▸ **Task directions**
Go through the listing beneath this task and return every line that carries the string "origin".

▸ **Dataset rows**
────────

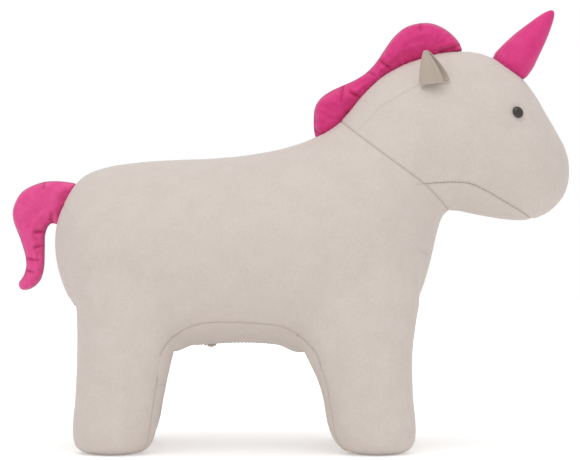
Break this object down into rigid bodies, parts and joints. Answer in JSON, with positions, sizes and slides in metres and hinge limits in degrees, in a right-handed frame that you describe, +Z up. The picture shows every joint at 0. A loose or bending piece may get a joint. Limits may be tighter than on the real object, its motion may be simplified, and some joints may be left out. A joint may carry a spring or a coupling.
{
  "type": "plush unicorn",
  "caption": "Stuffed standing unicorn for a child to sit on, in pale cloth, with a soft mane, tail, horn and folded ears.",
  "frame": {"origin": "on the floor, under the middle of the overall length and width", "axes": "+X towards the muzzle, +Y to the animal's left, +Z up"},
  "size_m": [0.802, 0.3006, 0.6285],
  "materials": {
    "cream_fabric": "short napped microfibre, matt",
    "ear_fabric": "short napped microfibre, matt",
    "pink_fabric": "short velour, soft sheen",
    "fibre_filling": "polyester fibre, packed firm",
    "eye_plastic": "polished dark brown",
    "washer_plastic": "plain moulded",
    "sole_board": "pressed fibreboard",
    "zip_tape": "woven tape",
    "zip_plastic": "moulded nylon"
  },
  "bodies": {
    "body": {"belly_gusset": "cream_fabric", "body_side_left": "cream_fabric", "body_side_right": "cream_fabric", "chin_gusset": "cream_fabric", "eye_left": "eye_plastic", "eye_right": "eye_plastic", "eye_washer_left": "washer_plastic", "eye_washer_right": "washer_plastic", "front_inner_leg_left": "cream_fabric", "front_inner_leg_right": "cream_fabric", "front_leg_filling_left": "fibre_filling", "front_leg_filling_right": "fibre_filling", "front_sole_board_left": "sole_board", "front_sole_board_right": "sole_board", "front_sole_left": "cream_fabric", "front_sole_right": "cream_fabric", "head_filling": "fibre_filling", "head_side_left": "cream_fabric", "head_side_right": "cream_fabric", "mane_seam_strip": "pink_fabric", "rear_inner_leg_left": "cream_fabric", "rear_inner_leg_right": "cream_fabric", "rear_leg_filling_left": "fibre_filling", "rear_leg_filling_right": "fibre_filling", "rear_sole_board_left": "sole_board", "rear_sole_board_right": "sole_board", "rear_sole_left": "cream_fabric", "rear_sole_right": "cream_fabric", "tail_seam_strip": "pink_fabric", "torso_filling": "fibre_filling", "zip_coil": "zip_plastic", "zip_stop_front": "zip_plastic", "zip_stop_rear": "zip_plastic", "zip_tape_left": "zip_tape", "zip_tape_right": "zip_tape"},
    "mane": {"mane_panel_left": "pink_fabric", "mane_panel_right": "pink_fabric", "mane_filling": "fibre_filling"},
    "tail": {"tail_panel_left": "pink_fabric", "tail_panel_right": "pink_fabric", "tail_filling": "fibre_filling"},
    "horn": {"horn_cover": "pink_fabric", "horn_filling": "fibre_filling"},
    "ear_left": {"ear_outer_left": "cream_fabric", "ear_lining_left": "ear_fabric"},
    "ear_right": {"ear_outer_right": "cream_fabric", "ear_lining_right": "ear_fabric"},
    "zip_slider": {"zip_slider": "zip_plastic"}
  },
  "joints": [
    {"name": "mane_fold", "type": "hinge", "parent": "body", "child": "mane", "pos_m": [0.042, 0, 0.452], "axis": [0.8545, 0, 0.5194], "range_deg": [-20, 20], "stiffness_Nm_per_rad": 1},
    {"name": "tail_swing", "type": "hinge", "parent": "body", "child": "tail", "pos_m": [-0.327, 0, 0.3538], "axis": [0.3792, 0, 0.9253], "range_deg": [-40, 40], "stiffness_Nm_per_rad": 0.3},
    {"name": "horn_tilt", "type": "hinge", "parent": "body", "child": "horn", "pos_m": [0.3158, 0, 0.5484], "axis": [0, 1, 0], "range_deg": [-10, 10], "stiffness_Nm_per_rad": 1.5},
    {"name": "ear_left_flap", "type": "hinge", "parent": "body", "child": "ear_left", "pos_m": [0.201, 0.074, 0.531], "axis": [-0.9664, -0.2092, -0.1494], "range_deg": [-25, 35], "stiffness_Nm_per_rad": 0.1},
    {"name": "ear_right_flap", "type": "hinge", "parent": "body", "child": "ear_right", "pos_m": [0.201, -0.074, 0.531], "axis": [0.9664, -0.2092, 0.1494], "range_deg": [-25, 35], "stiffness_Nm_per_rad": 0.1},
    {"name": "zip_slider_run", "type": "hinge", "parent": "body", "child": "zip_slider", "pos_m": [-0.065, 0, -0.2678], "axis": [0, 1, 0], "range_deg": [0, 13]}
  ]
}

────────

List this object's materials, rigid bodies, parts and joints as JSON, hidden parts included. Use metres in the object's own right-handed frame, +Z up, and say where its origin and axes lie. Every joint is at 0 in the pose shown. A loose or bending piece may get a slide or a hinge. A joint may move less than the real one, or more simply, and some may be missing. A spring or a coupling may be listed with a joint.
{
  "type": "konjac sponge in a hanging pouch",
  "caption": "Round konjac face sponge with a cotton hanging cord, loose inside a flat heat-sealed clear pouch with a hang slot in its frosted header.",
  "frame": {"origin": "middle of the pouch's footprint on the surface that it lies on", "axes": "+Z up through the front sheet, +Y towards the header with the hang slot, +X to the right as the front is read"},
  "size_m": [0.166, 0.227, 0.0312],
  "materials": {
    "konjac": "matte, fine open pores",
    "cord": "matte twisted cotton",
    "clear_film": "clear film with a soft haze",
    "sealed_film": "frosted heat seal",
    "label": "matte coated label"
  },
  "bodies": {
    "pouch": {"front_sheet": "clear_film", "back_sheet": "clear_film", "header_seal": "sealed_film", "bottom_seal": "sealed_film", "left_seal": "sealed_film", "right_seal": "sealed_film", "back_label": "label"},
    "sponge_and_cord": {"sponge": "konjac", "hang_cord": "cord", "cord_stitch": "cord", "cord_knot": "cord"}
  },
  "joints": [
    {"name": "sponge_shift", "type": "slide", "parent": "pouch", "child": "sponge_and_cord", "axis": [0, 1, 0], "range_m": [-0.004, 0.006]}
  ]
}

────────

▸ **Answer in full**
  "frame": {"origin": "on the floor, under the middle of the overall length and width", "axes": "+X towards the muzzle, +Y to the animal's left, +Z up"},
List this object's materials, rigid bodies, parts and joints as JSON, hidden parts included. Use metres in the object's own right-handed frame, +Z up, and say where its origin and axes lie. Every joint is at 0 in the pose shown. A loose or bending piece may get a slide or a hinge. A joint may move less than the real one, or more simply, and some may be missing. A spring or a coupling may be listed with a joint.
  "frame": {"origin": "middle of the pouch's footprint on the surface that it lies on", "axes": "+Z up through the front sheet, +Y towards the header with the hang slot, +X to the right as the front is read"},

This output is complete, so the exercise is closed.